Life and Death in Modern Cambodia

A young journalist's reflections on a nation of contrasts and contradictions

As Cambodians visited temples and gave alms on their ancient day of the dead in September 2004, I was holding a diaperless newborn.

I had been working for a newspaper in the county’s capital Phnom Penh for nearly all of 2004, when a colleague, Kuch Naren, invited me to her hometown for a weekend. The child was thrust into my arms by its grinning mother—Naren’s cousin—almost as soon as we entered the woman’s hut.

Before moving to Phnom Penh, all I knew of Cambodia was from the film, The Killing Fields, which depicted the country’s genocide under the communist Khmer Rouge regime in the mid 1970s. This fall, a United Nations war crimes tribunal finally began investigating the surviving leaders of the regime that thirty years ago wiped out as much as a third of the country’s 7 million people.

I imagined a place with such a bloody history would be filled with bedraggled citizens. But instead, I found a place of contradictions where the same people who grew up hearing nightly AK-47 blasts could also flash the most disarming smiles to strangers they passed on the street. I found a country where life, even birth, continues among the memorials and monuments to the dead.

Mini-Temples

Cambodia’s Buddhist philosophy is interlaced with rituals of homage to spirits of nature and spirits of one’s ancestors. Miniature versions of temples, called stupas, serve as elaborate gravestones dotting the rice paddies in a country where much of the population lives on less than a dollar a day.

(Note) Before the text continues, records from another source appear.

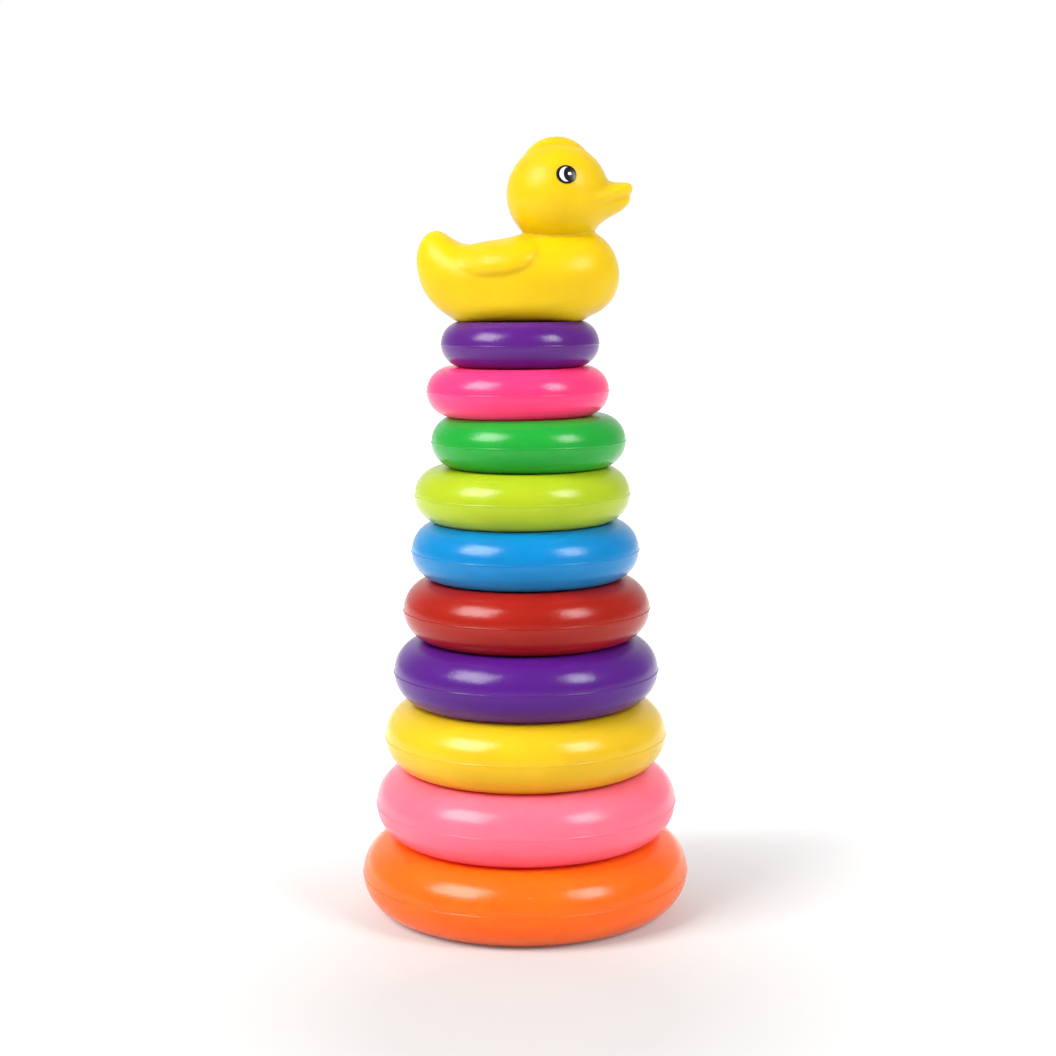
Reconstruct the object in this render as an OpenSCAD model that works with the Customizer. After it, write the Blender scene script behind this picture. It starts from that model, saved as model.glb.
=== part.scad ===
// Stacking ring toy: ten hollow rings and a duck on a tapered post.
// The duck looks along +X. Z = 0 is the surface that the toy stands on.

/* [Rings] */
// Outside diameter of the orange ring, over its seam
orange_d = 130; // [126:0.5:134]
// Outside diameter of the light pink ring, over its seam
light_pink_d = 119.5; // [116:0.5:123]
// Outside diameter of the yellow ring, over its seam
yellow_d = 112; // [109:0.5:115]
// Outside diameter of the violet ring, over its seam
violet_d = 105; // [102:0.5:108]
// Outside diameter of the red ring, over its seam
red_d = 97.5; // [95:0.5:100]
// Outside diameter of the blue ring, over its seam
blue_d = 90; // [88:0.5:92]
// Outside diameter of the lime ring, over its seam
lime_d = 85; // [83:0.5:87]
// Outside diameter of the green ring, over its seam
green_d = 76.5; // [75.5:0.5:79]
// Outside diameter of the hot pink ring, over its seam
hot_pink_d = 71.5; // [70:0.5:74]
// Outside diameter of the purple ring, over its seam
purple_d = 62; // [61:0.5:65]
// Height of the largest ring
ring_h_bottom = 28.85; // [28:0.05:30]
// Height of the smallest ring
ring_h_top = 17.6; // [17:0.1:18.5]
// Wall thickness of the hollow rings
ring_wall = 1.6; // [1.2:0.1:2.4]
// How far the moulding seam stands proud
seam_h = 0.35; // [0.2:0.05:0.6]

/* [Post] */
// Height of the post's tip above the floor
post_top = 250; // [244:1:251]
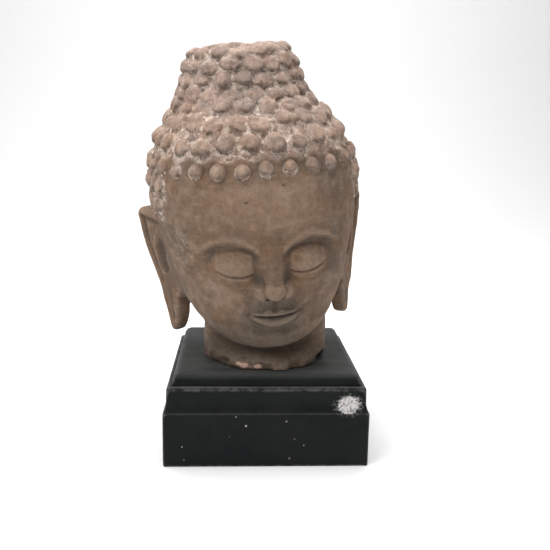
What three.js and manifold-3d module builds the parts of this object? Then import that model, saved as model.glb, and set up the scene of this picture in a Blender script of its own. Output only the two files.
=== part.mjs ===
// A carved sandstone Buddha head on its stepped black plinth.
// Millimetres, +Z up, the face looks along -Y. The origin is the centre of the plinth's underside.
import * as THREE from "three";
import { ConvexHull } from "three/addons/math/ConvexHull.js";
import { mergeVertices } from "three/addons/utils/BufferGeometryUtils.js";
import Module from "manifold-3d";

const wasm = await Module();
wasm.setup();

// ---- Driving dimensions -------------------------------------------------------------------

const PLINTH_WIDTH = 220;
const PLINTH_HEIGHT = 101.2;
const RESTING_GAP = 0.3;

// The head leans and turns a little on its block.
const HEAD_CENTRE = new THREE.Vector3(-17, -10, 320);
const HEAD_TURN = THREE.MathUtils.degToRad(6);
const HEAD_LEAN = THREE.MathUtils.degToRad(-5.3);
const HEAD_BOW = THREE.MathUtils.degToRad(8);

// Skull: an upright egg, given from the head's own centre.
const SKULL_WIDEST_Z = -15;
const SKULL_DOME_HEIGHT = 103;
const SKULL_TOP_SHIFT = -2.5;
const JAW_STATIONS = [
  { z: -15, halfWidth: 112.5, front: 118, back: 122 },
  { z: -45, halfWidth: 110.5, front: 119, back: 120 },
  { z: -75, halfWidth: 107, front: 118, back: 113 },
  { z: -105, halfWidth: 101, front: 117, back: 101 },
  { z: -130, halfWidth: 94, front: 116, back: 86 },
  { z: -150, halfWidth: 85, front: 115, back: 70 },
  { z: -168, halfWidth: 71, front: 112, back: 50 },
  { z: -181, halfWidth: 53, front: 104, back: 30 },
  { z: -190, halfWidth: 28, front: 84, back: 5 },
];
const SECTION_POWER = 2.25;

// Crown bulge: a broad blunt cone that runs into the skull.
const CROWN = { x: -6, y: 4, radius: 66, radiusZ: 84, taper: 0.36, bottom: 32, top: 122, edge: 13,
  blend: 7 };

// Face, by thirds: hairline to brow, brow to nose base, nose base to chin.
const FACE_THIRD = 60;
const HAIRLINE_Z = 0;
const BROW_Z = HAIRLINE_Z - FACE_THIRD;
const NOSE_BASE_Z = BROW_Z - FACE_THIRD;
const CHIN_Z = NOSE_BASE_Z - FACE_THIRD;
const EYE_WIDTH = 36;
const EYE_X = 38;
const EYE_Z = BROW_Z - 27;
const MOUTH_Z = NOSE_BASE_Z - FACE_THIRD / 3;
const MOUTH_HALF_WIDTH = 27;

// Neck stub: an upright oval column, broken off below and cut back under the chin.
const NECK = { y: -17, halfWidth: 70, halfDepth: 80, undercut: 26, top: 185,
  bottom: PLINTH_HEIGHT + RESTING_GAP };

// Ears: flat plates that run back and out from the cheek.
const EAR = { top: -47, tip: -196, thickness: 13 };

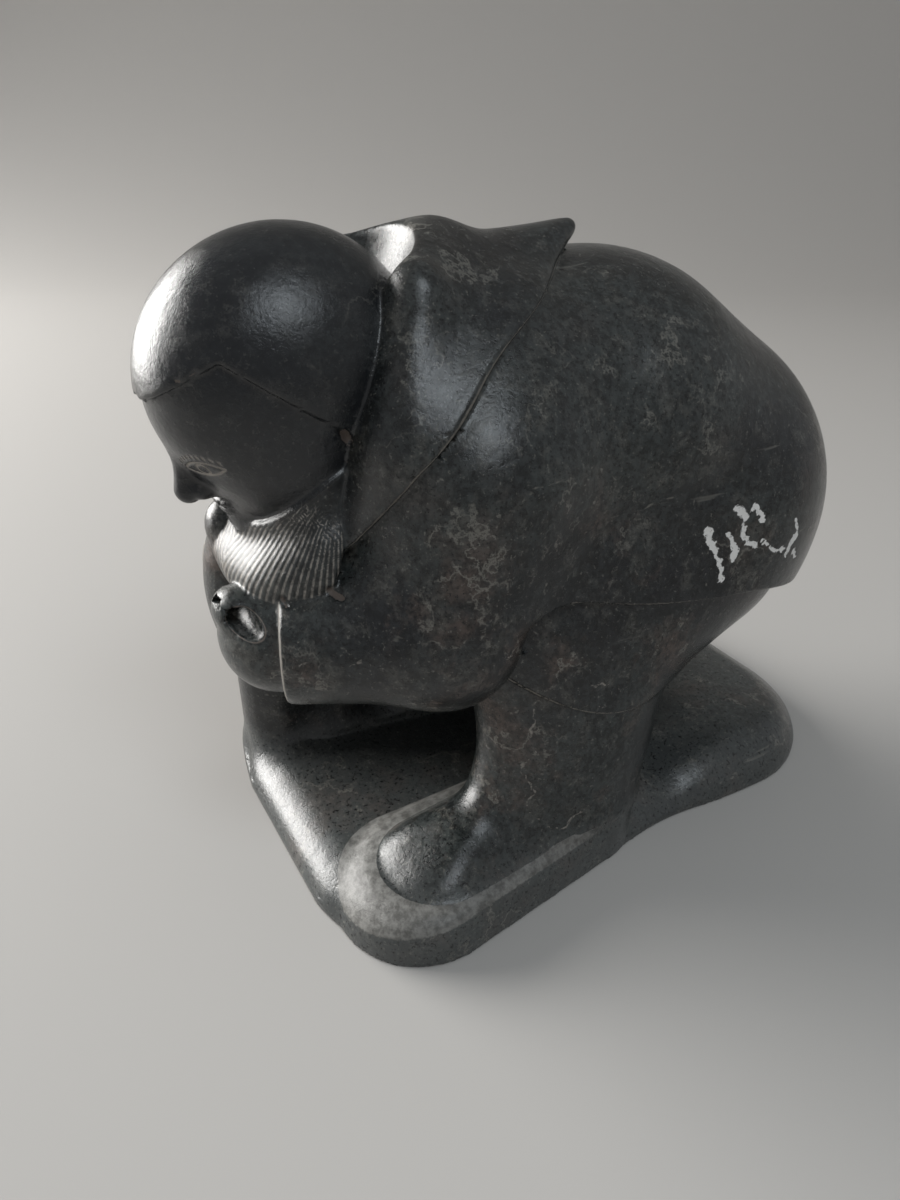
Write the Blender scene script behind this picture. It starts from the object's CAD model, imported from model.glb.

Despite the poverty, elaborately framed photographs of deceased relatives decorate the walls of almost every home. When Naren and I entered her cousin’s home, we passed just such photographs.

With the baby in my arms, I wondered how many children had been raised in that very room. I wondered how generations had gone without cloth diapers—luxuries too expensive for most Cambodians to afford. And as the tiny angel curled its finger around mine, I wondered what a mother did if the infant had to go?

“I imagined a place with such a bloody history would be filled with bedraggled citizens. But instead, I found a place of contradictions where the same people who grew up hearing nightly AK-47 blasts could also flash the most disarming smiles to strangers.”

A second later, I found out.

A warm flood seeped through the blanket. It spilled on to my arms. It spilled on to my jeans. It spilled onto the ground.

I yelped. The baby screamed. His mother cackled with laughter.

The mother swiped her baby out of my hands—a bit too late if you ask me—and held him out over the dirt floor.

Humble Beginnings

Naren hurried me home to clean up, which involved a dousing in freezing well water on the front lawn. Naren’s house, like her cousin’s, had no running water. It was built on stilts. They had only squat toilets and a well in the front yard. I had known Naren was from the countryside—we had worked on several stories together—but I had never expected such a humble beginning.

Naren was the only female Cambodian reporter in our office. She was always decked out in the latest fashions—pink leather purses, ruffled shirts or heels decorated in bows. She zipped around the city in a red moped. Her giggle could often be heard above the howls of the other Cambodian reporters, but when she raged at one of those reporters, even the office keyboards fell silent.

Naren was Scarlett O’Hara. Her Tara was a little village called Suong in Kampong Cham province.

Frankly My Dear…

One of her suitors had driven his champagne-colored Toyota to Suong to visit on the same weekend. I could tell he was smitten so I asked Naren if they were an item.

She laughed. “I think he is gay.”

Gay! The guy was clearly not. He swooned every time she was around. He drove to the countryside to spend days with Naren’s mother and nights in a completely separate section of the house.

But even at 23, Naren knew her mind. She was the youngest of half a dozen children. Her mother was toothless. Her father died in the mid-1980s, when she was only a few years old. When I asked how he died, she said she couldn’t explain, which means it probably was a medical problem. In Cambodia, people regularly die of waterborne illnesses and other ailments that have been eradicated in the United States.

No Comfort

His ashes were entombed in a stupa near the village temple. Whenever Naren returns to her village, she visits her father’s stupa. The only time I saw her energy fade was when she approached her father’s concrete obelisk. There were only one or two others in the temple grounds, meaning her father would have been a prominent figure in the village. But that seemed to give Naren no comfort.

She stared at the stupa’s tiered steeple and epithet and her usually rosy cheeks turned slate gray…even the liveliest of women understand the gravity of death in Cambodia.

As Naren, her non-boyfriend and I visited the temple that day, a villager picked reeds in the surrounding rice paddies. A bright red rooster foraged for sustenance. And across the street, Naren’s cousin was caring for a brand new child—a new life among the monuments to the dead.